On Tuesday, Vietnam’s Deputy Prime Minister Tran Hong Ha held a meeting with CMA CGM CEO Rodolphe Saadé, according to a report from state-run Vietnam News Agency (VNA), in which the representative encouraged the French shipping tycoon to lead the way in green maritime transformation.
Recently, CMA CGM has shown little hesitation to throw around capital to expand its influence internationally.
In March, Saadé said the company was committing $20 billion to investing in logistics, shipbuilding and supply chain upgrades in the U.S. Under that commitment, the carrier will triple its number of U.S.-flagged ships, as the Trump administration and bipartisan lawmakers have pushed for a reinvigoration of American shipbuilding.
Last month, Ceva Logistics acquired Turkish contract logistics and trucking firm Borusan Tedarik for roughly $440 million.
That deal, which still needs approval from regulators, includes Borusan Tedarik’s subsidiaries in Germany, Bulgaria, Hong Kong and China.
Borusan Tedarik operates the largest port in Turkey’s manufacturing hub of Gemlik, with an annual capacity to handle 1,500 ships and around 400,000 TEUs.

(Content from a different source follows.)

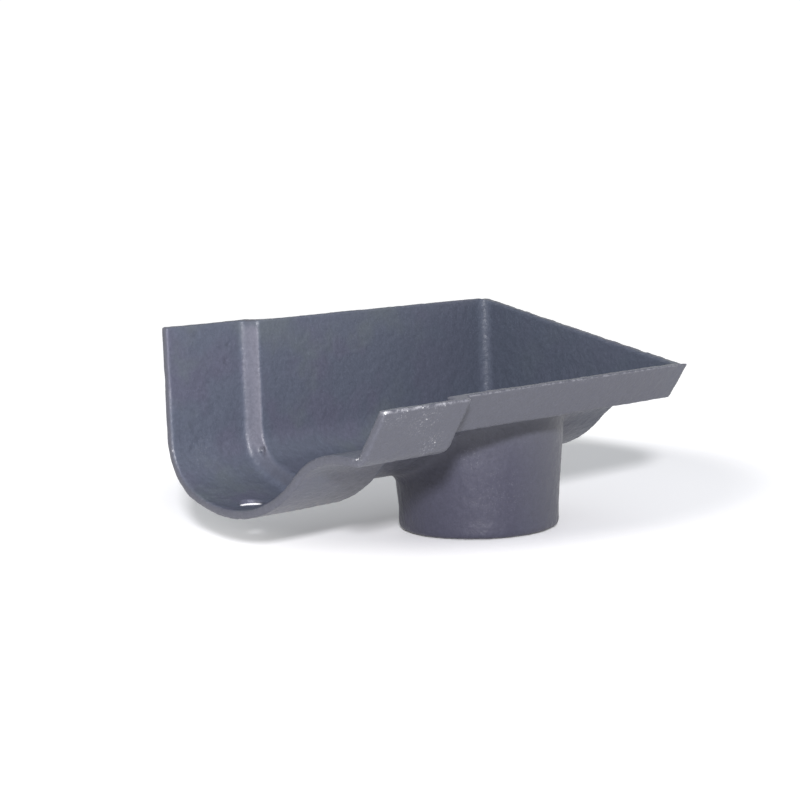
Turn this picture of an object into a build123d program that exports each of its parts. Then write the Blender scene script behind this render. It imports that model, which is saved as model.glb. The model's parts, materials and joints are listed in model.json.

The planned acquisitions would nearly double Ceva’s warehousing and distribution footprint in Turkey, adding around 6.1 million square feet to its existing 6.7 million square feet of space.
In addition, the combined ground transport activities would make nearly 1 million domestic transports per year, while Ceva’s ocean freight capacity in the country set to increase by 25 percent.
Last month, CMA CGM also completed the acquisition of cargo airline Air Belgium, including four freighter planes, as the company further builds out its air cargo ambitions.
The Air Belgium brand will be preserved as part of the CMA CGM air cargo division launched in 2021, alongside 124 direct jobs out of roughly 400, including 72 pilot roles.
Currently, the division operates regular services out of Paris with two Boeing 777F aircraft to Hong Kong and Shanghai and one Airbus A330F to Zhengzhou. CMA CGM also established another air freight hub in Chicago that hosts two Boeing 777F aircraft operated by Atlas Air on routes to Shanghai, Hong Kong and Seoul.
CMA CGM operates an air cargo fleet of nine aircraft, including the Air Belgium jets: four Boeing 777Fs, three Airbus A330Fs and two Boeing 747Fs. The fleet will soon be reinforced by an additional Boeing 777F and further expanded from 2027 onward with the arrival of eight Airbus A350Fs.
“It immediately strengthens our air capacity while addressing current logistical challenges,” Damien Mazaudier, executive vice president of the air division at CMA CGM Group, in a statement. “By preserving skilled jobs and accelerating the development of our network, this operation demonstrates our commitment to our customers and our ability to anticipate market evolutions.”
Air Belgium’s passenger operations will dissolve upon the sale.